## OBJECTIVE
Reproduce the listing below without any change.
▼
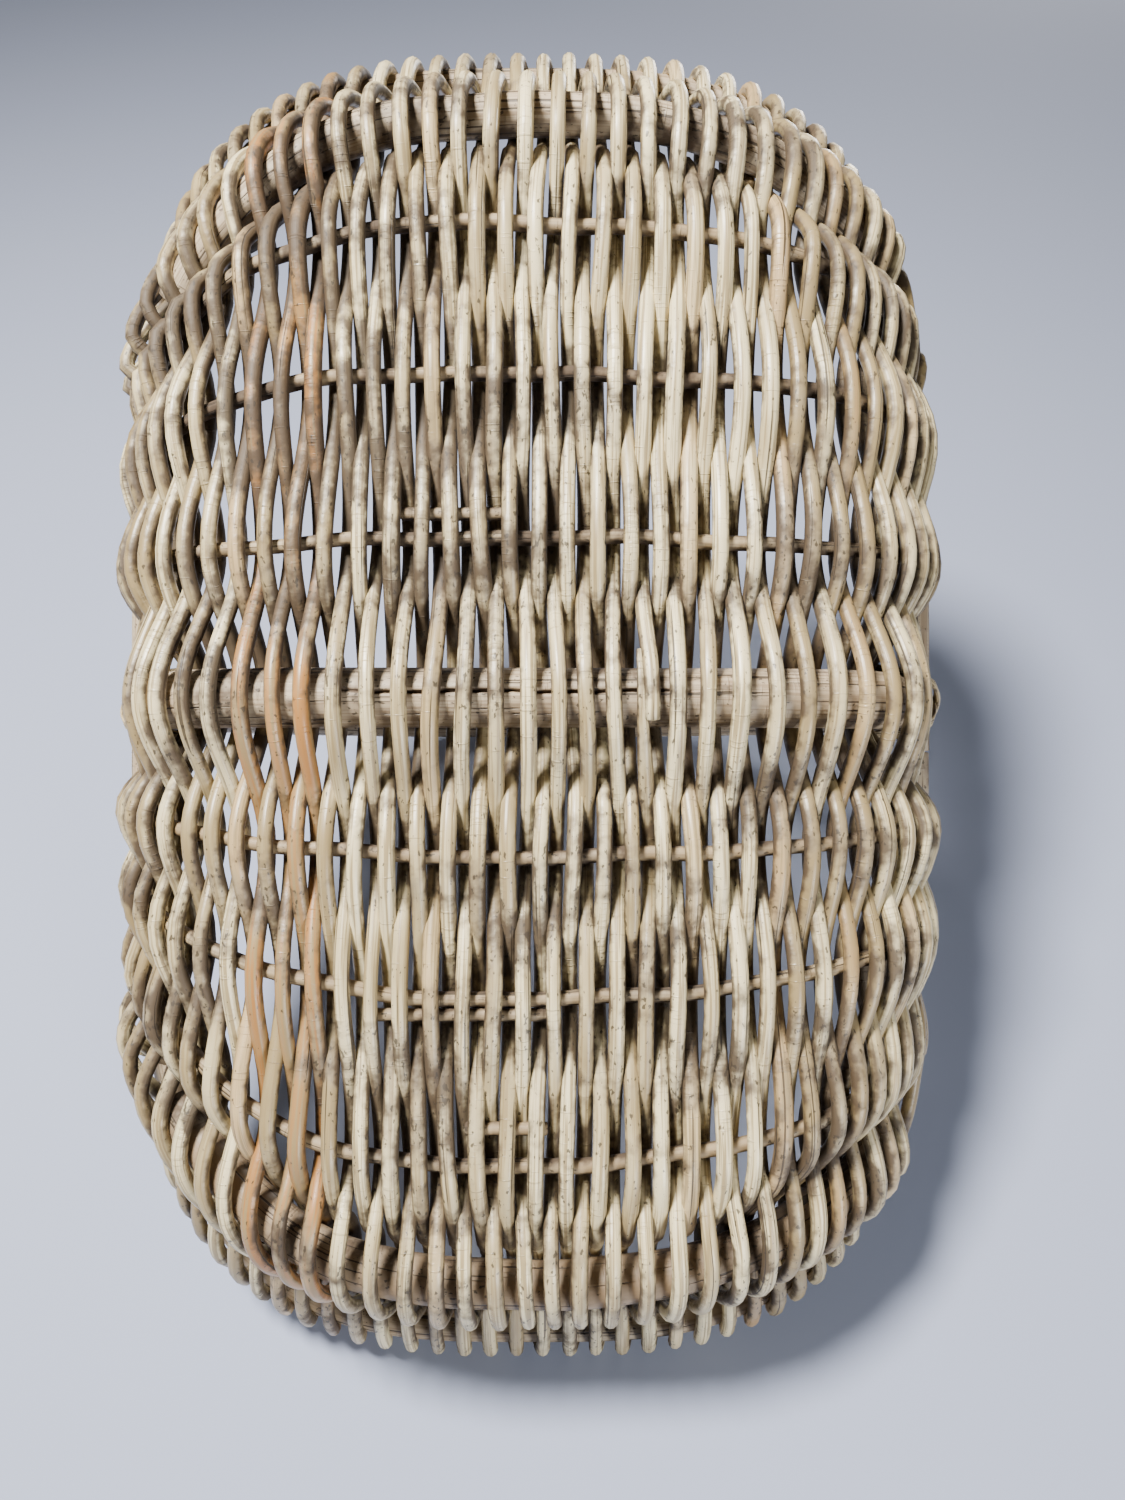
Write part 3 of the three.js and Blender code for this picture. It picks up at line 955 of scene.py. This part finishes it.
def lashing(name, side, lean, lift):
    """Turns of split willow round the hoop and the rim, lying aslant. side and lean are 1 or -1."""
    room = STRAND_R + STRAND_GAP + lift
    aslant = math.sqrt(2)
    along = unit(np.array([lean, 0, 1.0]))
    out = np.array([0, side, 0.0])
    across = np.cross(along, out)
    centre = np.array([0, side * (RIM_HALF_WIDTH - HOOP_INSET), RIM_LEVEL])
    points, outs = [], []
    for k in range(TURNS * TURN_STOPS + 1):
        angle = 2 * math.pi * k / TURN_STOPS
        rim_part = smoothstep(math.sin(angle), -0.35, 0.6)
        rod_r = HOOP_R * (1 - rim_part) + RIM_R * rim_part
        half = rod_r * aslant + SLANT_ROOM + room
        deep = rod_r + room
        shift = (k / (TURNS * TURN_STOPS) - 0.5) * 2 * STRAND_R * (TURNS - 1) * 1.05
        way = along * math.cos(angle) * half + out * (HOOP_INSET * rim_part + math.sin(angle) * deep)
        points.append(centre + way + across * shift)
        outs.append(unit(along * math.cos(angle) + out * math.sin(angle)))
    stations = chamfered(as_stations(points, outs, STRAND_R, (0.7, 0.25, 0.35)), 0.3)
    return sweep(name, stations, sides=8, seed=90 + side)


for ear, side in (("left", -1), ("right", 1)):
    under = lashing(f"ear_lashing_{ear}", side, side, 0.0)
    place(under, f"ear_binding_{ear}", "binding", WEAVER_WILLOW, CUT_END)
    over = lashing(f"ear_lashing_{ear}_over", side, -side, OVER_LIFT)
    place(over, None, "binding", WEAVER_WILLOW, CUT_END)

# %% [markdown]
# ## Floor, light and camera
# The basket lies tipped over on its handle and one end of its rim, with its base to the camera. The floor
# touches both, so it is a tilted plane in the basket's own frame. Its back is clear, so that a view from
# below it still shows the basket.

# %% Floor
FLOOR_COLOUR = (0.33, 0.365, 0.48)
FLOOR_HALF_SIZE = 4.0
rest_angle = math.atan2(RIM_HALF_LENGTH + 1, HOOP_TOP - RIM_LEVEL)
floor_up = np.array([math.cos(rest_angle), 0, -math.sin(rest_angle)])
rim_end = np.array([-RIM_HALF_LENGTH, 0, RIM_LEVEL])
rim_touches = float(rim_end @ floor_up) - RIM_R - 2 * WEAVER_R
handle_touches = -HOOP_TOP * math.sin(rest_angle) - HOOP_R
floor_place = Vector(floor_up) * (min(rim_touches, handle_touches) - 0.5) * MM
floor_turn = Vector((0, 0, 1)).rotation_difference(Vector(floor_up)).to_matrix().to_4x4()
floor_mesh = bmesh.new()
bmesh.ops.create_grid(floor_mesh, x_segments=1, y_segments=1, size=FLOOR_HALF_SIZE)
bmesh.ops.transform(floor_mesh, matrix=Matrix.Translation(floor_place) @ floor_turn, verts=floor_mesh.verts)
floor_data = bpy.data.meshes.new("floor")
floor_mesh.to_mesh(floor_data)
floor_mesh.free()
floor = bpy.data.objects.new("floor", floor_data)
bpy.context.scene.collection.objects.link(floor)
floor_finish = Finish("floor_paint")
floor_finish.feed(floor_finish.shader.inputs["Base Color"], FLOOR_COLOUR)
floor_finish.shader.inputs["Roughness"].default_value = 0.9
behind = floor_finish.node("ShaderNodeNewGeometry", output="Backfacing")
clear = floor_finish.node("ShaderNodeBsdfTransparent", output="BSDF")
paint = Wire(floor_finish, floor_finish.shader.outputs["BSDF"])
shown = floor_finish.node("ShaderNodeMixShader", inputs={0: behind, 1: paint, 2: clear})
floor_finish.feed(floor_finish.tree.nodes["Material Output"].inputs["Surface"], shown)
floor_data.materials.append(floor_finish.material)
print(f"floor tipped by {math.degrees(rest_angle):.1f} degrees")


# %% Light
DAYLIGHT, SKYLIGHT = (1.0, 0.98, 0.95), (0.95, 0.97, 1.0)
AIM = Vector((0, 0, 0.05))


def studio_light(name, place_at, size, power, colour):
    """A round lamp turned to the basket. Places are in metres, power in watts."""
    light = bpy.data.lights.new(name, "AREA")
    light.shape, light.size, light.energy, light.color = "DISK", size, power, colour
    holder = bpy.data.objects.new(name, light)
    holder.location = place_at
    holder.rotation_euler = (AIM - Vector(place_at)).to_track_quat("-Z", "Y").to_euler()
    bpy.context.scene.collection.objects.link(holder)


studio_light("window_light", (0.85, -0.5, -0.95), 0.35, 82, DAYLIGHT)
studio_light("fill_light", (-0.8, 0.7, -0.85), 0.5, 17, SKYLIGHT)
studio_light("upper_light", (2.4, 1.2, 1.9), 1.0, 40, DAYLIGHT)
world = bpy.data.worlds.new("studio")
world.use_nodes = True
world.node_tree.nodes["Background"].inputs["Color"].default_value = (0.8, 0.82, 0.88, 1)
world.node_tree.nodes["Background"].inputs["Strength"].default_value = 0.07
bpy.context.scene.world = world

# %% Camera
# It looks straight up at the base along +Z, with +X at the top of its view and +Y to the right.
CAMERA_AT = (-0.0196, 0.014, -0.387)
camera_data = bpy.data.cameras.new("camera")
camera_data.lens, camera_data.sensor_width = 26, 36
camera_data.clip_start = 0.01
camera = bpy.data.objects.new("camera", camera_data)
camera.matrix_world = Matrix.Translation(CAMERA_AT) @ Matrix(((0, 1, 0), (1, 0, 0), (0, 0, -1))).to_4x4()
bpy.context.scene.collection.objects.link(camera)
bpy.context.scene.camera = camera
▲
## EXERCISE RESPONSE
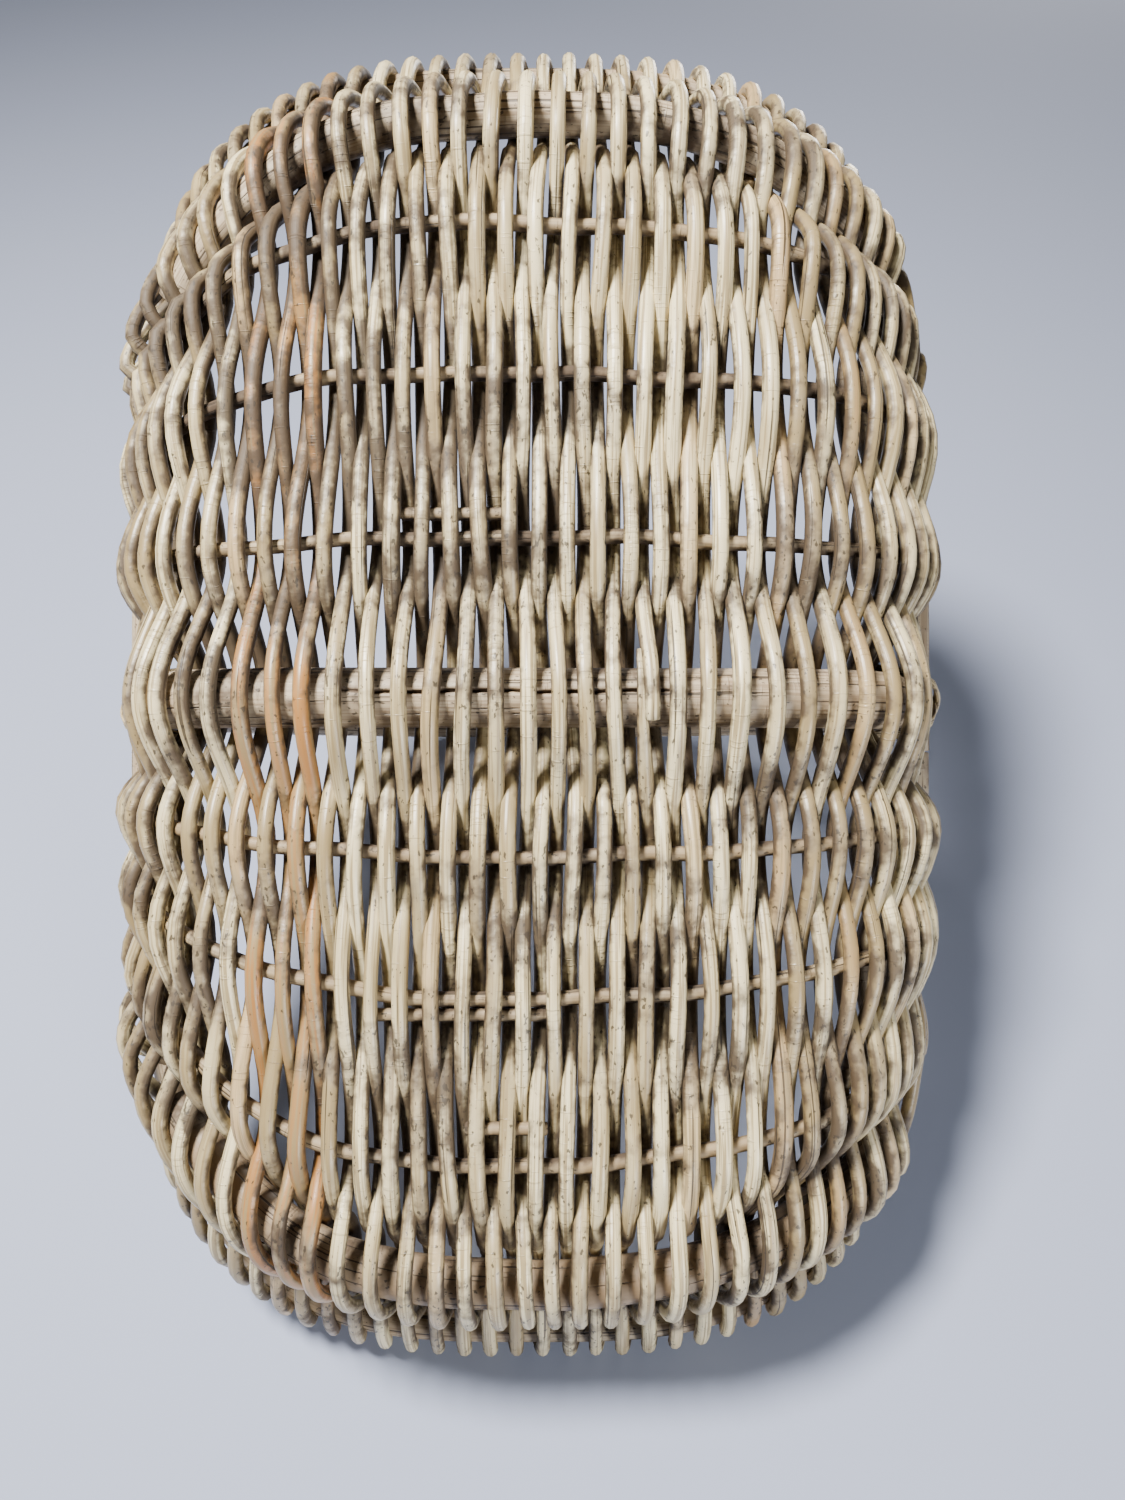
Write part 3 of the three.js and Blender code for this picture. It picks up at line 955 of scene.py. This part finishes it.
def lashing(name, side, lean, lift):
    """Turns of split willow round the hoop and the rim, lying aslant. side and lean are 1 or -1."""
    room = STRAND_R + STRAND_GAP + lift
    aslant = math.sqrt(2)
    along = unit(np.array([lean, 0, 1.0]))
    out = np.array([0, side, 0.0])
    across = np.cross(along, out)
    centre = np.array([0, side * (RIM_HALF_WIDTH - HOOP_INSET), RIM_LEVEL])
    points, outs = [], []
    for k in range(TURNS * TURN_STOPS + 1):
        angle = 2 * math.pi * k / TURN_STOPS
        rim_part = smoothstep(math.sin(angle), -0.35, 0.6)
        rod_r = HOOP_R * (1 - rim_part) + RIM_R * rim_part
        half = rod_r * aslant + SLANT_ROOM + room
        deep = rod_r + room
        shift = (k / (TURNS * TURN_STOPS) - 0.5) * 2 * STRAND_R * (TURNS - 1) * 1.05
        way = along * math.cos(angle) * half + out * (HOOP_INSET * rim_part + math.sin(angle) * deep)
        points.append(centre + way + across * shift)
        outs.append(unit(along * math.cos(angle) + out * math.sin(angle)))
    stations = chamfered(as_stations(points, outs, STRAND_R, (0.7, 0.25, 0.35)), 0.3)
    return sweep(name, stations, sides=8, seed=90 + side)


for ear, side in (("left", -1), ("right", 1)):
    under = lashing(f"ear_lashing_{ear}", side, side, 0.0)
    place(under, f"ear_binding_{ear}", "binding", WEAVER_WILLOW, CUT_END)
    over = lashing(f"ear_lashing_{ear}_over", side, -side, OVER_LIFT)
    place(over, None, "binding", WEAVER_WILLOW, CUT_END)

# %% [markdown]
# ## Floor, light and camera
# The basket lies tipped over on its handle and one end of its rim, with its base to the camera. The floor
# touches both, so it is a tilted plane in the basket's own frame. Its back is clear, so that a view from
# below it still shows the basket.

# %% Floor
FLOOR_COLOUR = (0.33, 0.365, 0.48)
FLOOR_HALF_SIZE = 4.0
rest_angle = math.atan2(RIM_HALF_LENGTH + 1, HOOP_TOP - RIM_LEVEL)
floor_up = np.array([math.cos(rest_angle), 0, -math.sin(rest_angle)])
rim_end = np.array([-RIM_HALF_LENGTH, 0, RIM_LEVEL])
rim_touches = float(rim_end @ floor_up) - RIM_R - 2 * WEAVER_R
handle_touches = -HOOP_TOP * math.sin(rest_angle) - HOOP_R
floor_place = Vector(floor_up) * (min(rim_touches, handle_touches) - 0.5) * MM
floor_turn = Vector((0, 0, 1)).rotation_difference(Vector(floor_up)).to_matrix().to_4x4()
floor_mesh = bmesh.new()
bmesh.ops.create_grid(floor_mesh, x_segments=1, y_segments=1, size=FLOOR_HALF_SIZE)
bmesh.ops.transform(floor_mesh, matrix=Matrix.Translation(floor_place) @ floor_turn, verts=floor_mesh.verts)
floor_data = bpy.data.meshes.new("floor")
floor_mesh.to_mesh(floor_data)
floor_mesh.free()
floor = bpy.data.objects.new("floor", floor_data)
bpy.context.scene.collection.objects.link(floor)
floor_finish = Finish("floor_paint")
floor_finish.feed(floor_finish.shader.inputs["Base Color"], FLOOR_COLOUR)
floor_finish.shader.inputs["Roughness"].default_value = 0.9
behind = floor_finish.node("ShaderNodeNewGeometry", output="Backfacing")
clear = floor_finish.node("ShaderNodeBsdfTransparent", output="BSDF")
paint = Wire(floor_finish, floor_finish.shader.outputs["BSDF"])
shown = floor_finish.node("ShaderNodeMixShader", inputs={0: behind, 1: paint, 2: clear})
floor_finish.feed(floor_finish.tree.nodes["Material Output"].inputs["Surface"], shown)
floor_data.materials.append(floor_finish.material)
print(f"floor tipped by {math.degrees(rest_angle):.1f} degrees")


# %% Light
DAYLIGHT, SKYLIGHT = (1.0, 0.98, 0.95), (0.95, 0.97, 1.0)
AIM = Vector((0, 0, 0.05))


def studio_light(name, place_at, size, power, colour):
    """A round lamp turned to the basket. Places are in metres, power in watts."""
    light = bpy.data.lights.new(name, "AREA")
    light.shape, light.size, light.energy, light.color = "DISK", size, power, colour
    holder = bpy.data.objects.new(name, light)
    holder.location = place_at
    holder.rotation_euler = (AIM - Vector(place_at)).to_track_quat("-Z", "Y").to_euler()
    bpy.context.scene.collection.objects.link(holder)


studio_light("window_light", (0.85, -0.5, -0.95), 0.35, 82, DAYLIGHT)
studio_light("fill_light", (-0.8, 0.7, -0.85), 0.5, 17, SKYLIGHT)
studio_light("upper_light", (2.4, 1.2, 1.9), 1.0, 40, DAYLIGHT)
world = bpy.data.worlds.new("studio")
world.use_nodes = True
world.node_tree.nodes["Background"].inputs["Color"].default_value = (0.8, 0.82, 0.88, 1)
world.node_tree.nodes["Background"].inputs["Strength"].default_value = 0.07
bpy.context.scene.world = world

# %% Camera
# It looks straight up at the base along +Z, with +X at the top of its view and +Y to the right.
CAMERA_AT = (-0.0196, 0.014, -0.387)
camera_data = bpy.data.cameras.new("camera")
camera_data.lens, camera_data.sensor_width = 26, 36
camera_data.clip_start = 0.01
camera = bpy.data.objects.new("camera", camera_data)
camera.matrix_world = Matrix.Translation(CAMERA_AT) @ Matrix(((0, 1, 0), (1, 0, 0), (0, 0, -1))).to_4x4()
bpy.context.scene.collection.objects.link(camera)
bpy.context.scene.camera = camera